I want you to note, first, how these people waited.

"Tarry at Jerusalem till ye be endued with POWER." Mark, that is not truth merely. They had got truth before. There is something besides truth needed. Paul says his Gospel and his preaching were not merely in word, but in power, and in the demonstration of the Spirit. What would be the first thing that would strike you that these disciples would be thinking of, as they wended their way back from Olivet, having taken leave of their now glorified Master? Back again to the upper room at Jerusalem. Imagine what state of mind would be theirs. How would they wait for the promise?

Methinks the first feeling would be that of deep self-abasement. As they thought of the past; now that the full glory of His Divinity, and the Divinity of His mission had burst upon them, and, as they thought of their three years' sojourn with Him, and of all their darkness and blindness of heart, and all they had lost--all that they might have known-all He would have revealed to them, if they would have received it--as the thought of it all burst upon them just as, next day, when you find out who a person was, or some particular circumstance respecting a person that you did not fully understand at the time, and, when the person is gone, and it all breaks upon you, you say, `What a fool I was,' and so methinks these apostles would say, indeed, as He said, "Oh, fools, and slow of heart to believe!" They were cured. Peter certainly was of self-sufficiency, of pride, and all of them would go back again in deep self-abasement.

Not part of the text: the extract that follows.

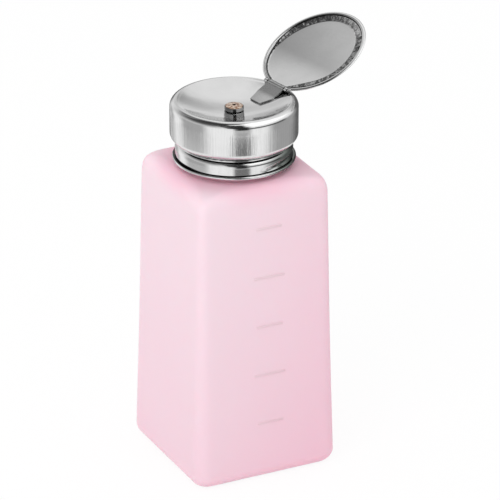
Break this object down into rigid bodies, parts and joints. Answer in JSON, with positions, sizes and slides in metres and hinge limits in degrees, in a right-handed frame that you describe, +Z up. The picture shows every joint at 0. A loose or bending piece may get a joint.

Can you not think you see them, as they assembled in the upper room? I should not be surprised at all if Peter, with his impulsive nature--and it is a glorious thing to have an impulsive nature when it is impulsive for good--to be zealously affected always in a good cause--threw himself on his face before his risen Master in deepest humiliation and broken-heartedness for his base ingratitude in having denied Him. And how do you think Thomas and all of them would feel as they remembered the scene in the Garden, and how they all in the hour of His agony, forsook Him and fled? How would they all feel? Oh! they would feel indeed unholy, untrue, cowards, and would go down, over and over again, on their faces, to wait in deep self-abasement.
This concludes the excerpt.